◆ **Work to do**: What follows is a block of records; restate each one word for word.

-=-=-

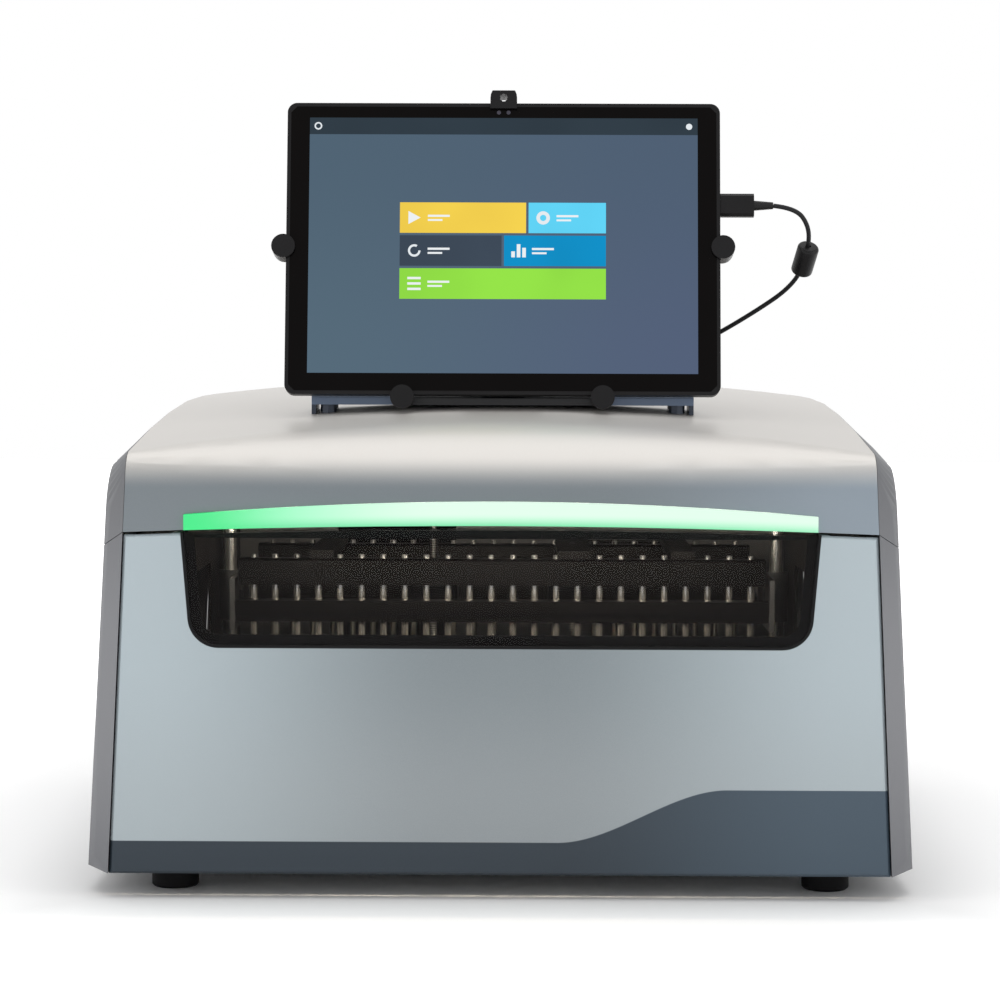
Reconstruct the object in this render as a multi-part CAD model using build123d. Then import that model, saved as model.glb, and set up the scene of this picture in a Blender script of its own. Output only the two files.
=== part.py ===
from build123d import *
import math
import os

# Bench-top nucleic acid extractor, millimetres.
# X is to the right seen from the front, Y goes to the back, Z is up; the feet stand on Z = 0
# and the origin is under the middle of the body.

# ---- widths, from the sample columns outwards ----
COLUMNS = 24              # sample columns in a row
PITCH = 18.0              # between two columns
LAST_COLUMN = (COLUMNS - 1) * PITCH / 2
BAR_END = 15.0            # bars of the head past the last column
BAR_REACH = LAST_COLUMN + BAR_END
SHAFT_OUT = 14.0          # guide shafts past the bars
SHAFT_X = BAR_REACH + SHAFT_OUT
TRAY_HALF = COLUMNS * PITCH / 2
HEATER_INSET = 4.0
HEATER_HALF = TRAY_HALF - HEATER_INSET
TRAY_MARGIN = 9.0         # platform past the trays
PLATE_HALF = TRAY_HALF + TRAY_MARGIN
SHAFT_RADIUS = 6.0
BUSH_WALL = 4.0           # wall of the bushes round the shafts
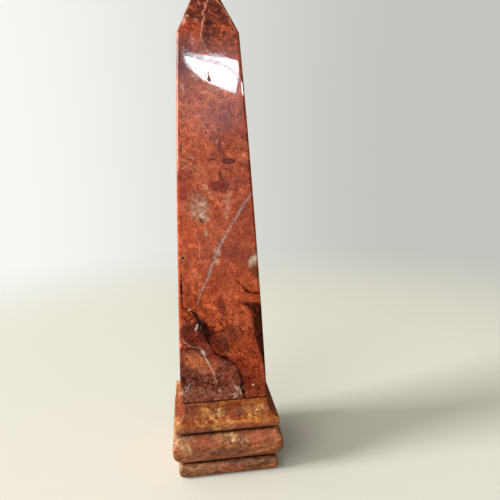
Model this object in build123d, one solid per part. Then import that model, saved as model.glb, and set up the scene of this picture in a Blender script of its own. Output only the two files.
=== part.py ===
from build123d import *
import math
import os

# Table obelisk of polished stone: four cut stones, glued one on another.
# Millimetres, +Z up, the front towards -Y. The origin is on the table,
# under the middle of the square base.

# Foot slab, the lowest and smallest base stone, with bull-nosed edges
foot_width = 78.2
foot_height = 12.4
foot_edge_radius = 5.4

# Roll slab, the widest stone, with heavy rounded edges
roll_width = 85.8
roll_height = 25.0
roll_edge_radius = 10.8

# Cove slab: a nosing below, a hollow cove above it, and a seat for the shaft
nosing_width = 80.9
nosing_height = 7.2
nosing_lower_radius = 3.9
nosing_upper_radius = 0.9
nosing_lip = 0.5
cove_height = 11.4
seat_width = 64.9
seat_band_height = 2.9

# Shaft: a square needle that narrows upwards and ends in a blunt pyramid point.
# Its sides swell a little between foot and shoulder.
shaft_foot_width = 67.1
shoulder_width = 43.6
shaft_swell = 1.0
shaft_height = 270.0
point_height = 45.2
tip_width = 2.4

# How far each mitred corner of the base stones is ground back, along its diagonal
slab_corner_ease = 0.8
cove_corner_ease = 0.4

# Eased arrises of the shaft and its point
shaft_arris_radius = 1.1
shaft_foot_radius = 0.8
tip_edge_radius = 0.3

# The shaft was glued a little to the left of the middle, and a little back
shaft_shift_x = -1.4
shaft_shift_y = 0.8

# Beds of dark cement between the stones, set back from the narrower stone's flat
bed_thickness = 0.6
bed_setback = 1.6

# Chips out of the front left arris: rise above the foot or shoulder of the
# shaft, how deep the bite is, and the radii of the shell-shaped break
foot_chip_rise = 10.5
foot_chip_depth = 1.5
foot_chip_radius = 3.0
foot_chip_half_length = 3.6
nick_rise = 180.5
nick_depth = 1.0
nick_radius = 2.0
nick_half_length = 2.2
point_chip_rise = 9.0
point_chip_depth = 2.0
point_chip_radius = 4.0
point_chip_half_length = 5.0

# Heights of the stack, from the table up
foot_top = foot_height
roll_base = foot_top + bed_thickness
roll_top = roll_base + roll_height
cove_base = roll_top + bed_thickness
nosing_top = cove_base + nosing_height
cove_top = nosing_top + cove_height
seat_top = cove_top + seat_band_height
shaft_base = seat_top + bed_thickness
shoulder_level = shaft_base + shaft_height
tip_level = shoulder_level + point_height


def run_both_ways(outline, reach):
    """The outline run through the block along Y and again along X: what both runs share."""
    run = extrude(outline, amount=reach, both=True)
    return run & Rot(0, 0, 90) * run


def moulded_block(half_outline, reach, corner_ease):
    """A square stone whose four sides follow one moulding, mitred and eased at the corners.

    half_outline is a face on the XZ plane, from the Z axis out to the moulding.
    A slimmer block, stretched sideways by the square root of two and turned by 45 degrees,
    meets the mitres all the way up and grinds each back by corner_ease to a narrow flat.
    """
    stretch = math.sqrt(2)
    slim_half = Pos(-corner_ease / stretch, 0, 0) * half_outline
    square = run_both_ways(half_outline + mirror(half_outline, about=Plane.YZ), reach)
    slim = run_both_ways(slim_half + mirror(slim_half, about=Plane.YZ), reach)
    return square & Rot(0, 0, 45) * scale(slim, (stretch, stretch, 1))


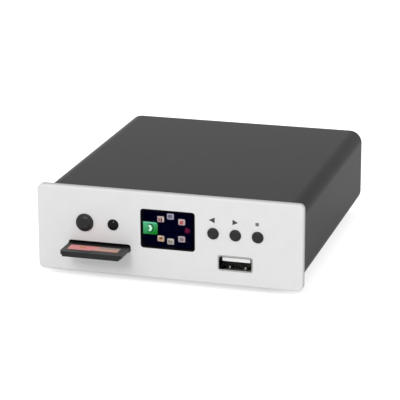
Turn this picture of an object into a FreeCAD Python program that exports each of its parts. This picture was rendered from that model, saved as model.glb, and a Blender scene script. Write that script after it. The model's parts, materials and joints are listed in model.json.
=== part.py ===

-=-=-

◆ **In response**:
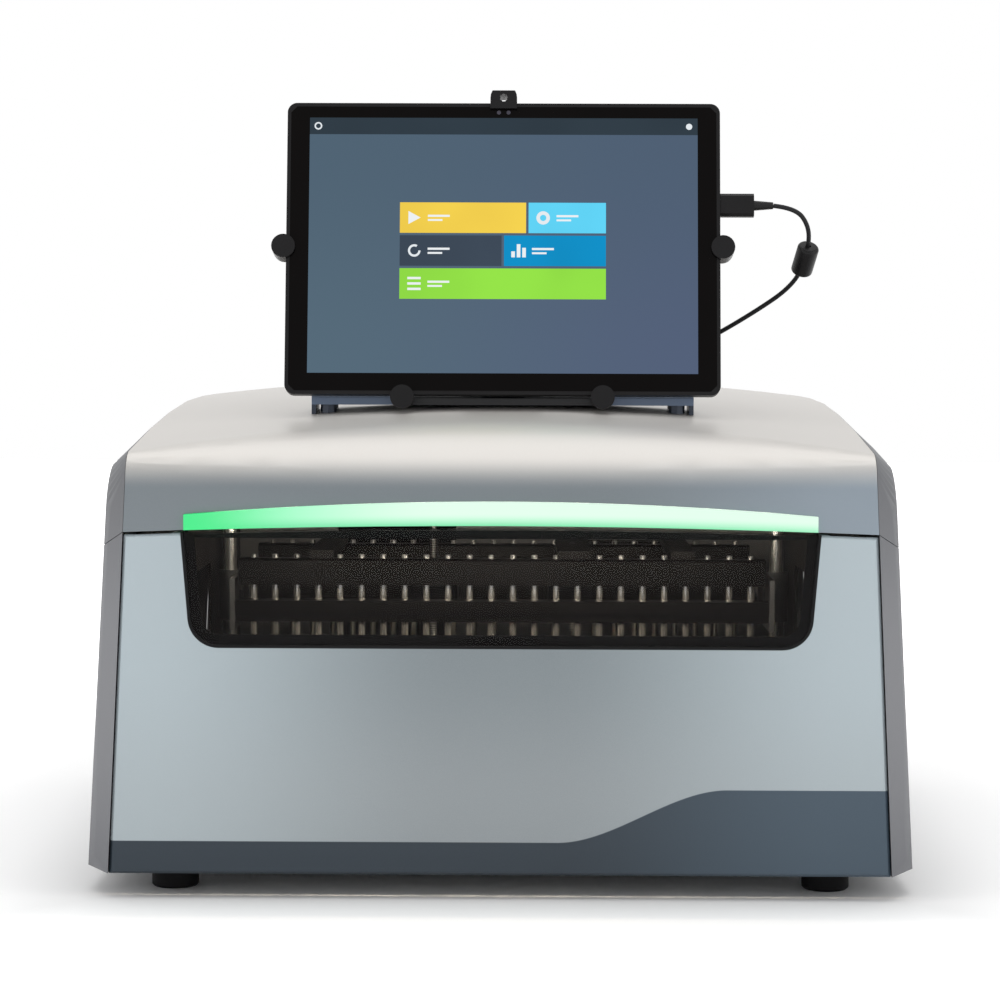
Reconstruct the object in this render as a multi-part CAD model using build123d. Then import that model, saved as model.glb, and set up the scene of this picture in a Blender script of its own. Output only the two files.
=== part.py ===
from build123d import *
import math
import os

# Bench-top nucleic acid extractor, millimetres.
# X is to the right seen from the front, Y goes to the back, Z is up; the feet stand on Z = 0
# and the origin is under the middle of the body.

# ---- widths, from the sample columns outwards ----
COLUMNS = 24              # sample columns in a row
PITCH = 18.0              # between two columns
LAST_COLUMN = (COLUMNS - 1) * PITCH / 2
BAR_END = 15.0            # bars of the head past the last column
BAR_REACH = LAST_COLUMN + BAR_END
SHAFT_OUT = 14.0          # guide shafts past the bars
SHAFT_X = BAR_REACH + SHAFT_OUT
TRAY_HALF = COLUMNS * PITCH / 2
HEATER_INSET = 4.0
HEATER_HALF = TRAY_HALF - HEATER_INSET
TRAY_MARGIN = 9.0         # platform past the trays
PLATE_HALF = TRAY_HALF + TRAY_MARGIN
SHAFT_RADIUS = 6.0
BUSH_WALL = 4.0           # wall of the bushes round the shafts
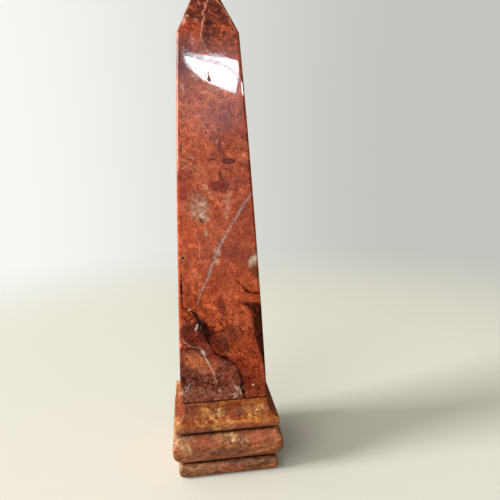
Model this object in build123d, one solid per part. Then import that model, saved as model.glb, and set up the scene of this picture in a Blender script of its own. Output only the two files.
=== part.py ===
from build123d import *
import math
import os

# Table obelisk of polished stone: four cut stones, glued one on another.
# Millimetres, +Z up, the front towards -Y. The origin is on the table,
# under the middle of the square base.

# Foot slab, the lowest and smallest base stone, with bull-nosed edges
foot_width = 78.2
foot_height = 12.4
foot_edge_radius = 5.4

# Roll slab, the widest stone, with heavy rounded edges
roll_width = 85.8
roll_height = 25.0
roll_edge_radius = 10.8

# Cove slab: a nosing below, a hollow cove above it, and a seat for the shaft
nosing_width = 80.9
nosing_height = 7.2
nosing_lower_radius = 3.9
nosing_upper_radius = 0.9
nosing_lip = 0.5
cove_height = 11.4
seat_width = 64.9
seat_band_height = 2.9

# Shaft: a square needle that narrows upwards and ends in a blunt pyramid point.
# Its sides swell a little between foot and shoulder.
shaft_foot_width = 67.1
shoulder_width = 43.6
shaft_swell = 1.0
shaft_height = 270.0
point_height = 45.2
tip_width = 2.4

# How far each mitred corner of the base stones is ground back, along its diagonal
slab_corner_ease = 0.8
cove_corner_ease = 0.4

# Eased arrises of the shaft and its point
shaft_arris_radius = 1.1
shaft_foot_radius = 0.8
tip_edge_radius = 0.3

# The shaft was glued a little to the left of the middle, and a little back
shaft_shift_x = -1.4
shaft_shift_y = 0.8

# Beds of dark cement between the stones, set back from the narrower stone's flat
bed_thickness = 0.6
bed_setback = 1.6

# Chips out of the front left arris: rise above the foot or shoulder of the
# shaft, how deep the bite is, and the radii of the shell-shaped break
foot_chip_rise = 10.5
foot_chip_depth = 1.5
foot_chip_radius = 3.0
foot_chip_half_length = 3.6
nick_rise = 180.5
nick_depth = 1.0
nick_radius = 2.0
nick_half_length = 2.2
point_chip_rise = 9.0
point_chip_depth = 2.0
point_chip_radius = 4.0
point_chip_half_length = 5.0

# Heights of the stack, from the table up
foot_top = foot_height
roll_base = foot_top + bed_thickness
roll_top = roll_base + roll_height
cove_base = roll_top + bed_thickness
nosing_top = cove_base + nosing_height
cove_top = nosing_top + cove_height
seat_top = cove_top + seat_band_height
shaft_base = seat_top + bed_thickness
shoulder_level = shaft_base + shaft_height
tip_level = shoulder_level + point_height


def run_both_ways(outline, reach):
    """The outline run through the block along Y and again along X: what both runs share."""
    run = extrude(outline, amount=reach, both=True)
    return run & Rot(0, 0, 90) * run


def moulded_block(half_outline, reach, corner_ease):
    """A square stone whose four sides follow one moulding, mitred and eased at the corners.

    half_outline is a face on the XZ plane, from the Z axis out to the moulding.
    A slimmer block, stretched sideways by the square root of two and turned by 45 degrees,
    meets the mitres all the way up and grinds each back by corner_ease to a narrow flat.
    """
    stretch = math.sqrt(2)
    slim_half = Pos(-corner_ease / stretch, 0, 0) * half_outline
    square = run_both_ways(half_outline + mirror(half_outline, about=Plane.YZ), reach)
    slim = run_both_ways(slim_half + mirror(slim_half, about=Plane.YZ), reach)
    return square & Rot(0, 0, 45) * scale(slim, (stretch, stretch, 1))


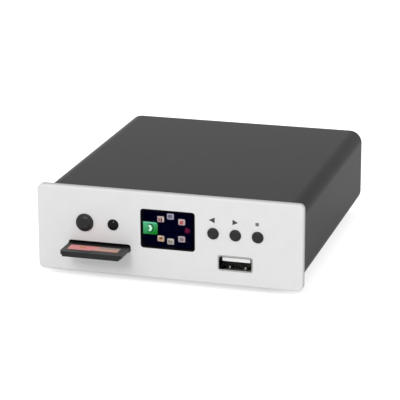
Turn this picture of an object into a FreeCAD Python program that exports each of its parts. This picture was rendered from that model, saved as model.glb, and a Blender scene script. Write that script after it. The model's parts, materials and joints are listed in model.json.
=== part.py ===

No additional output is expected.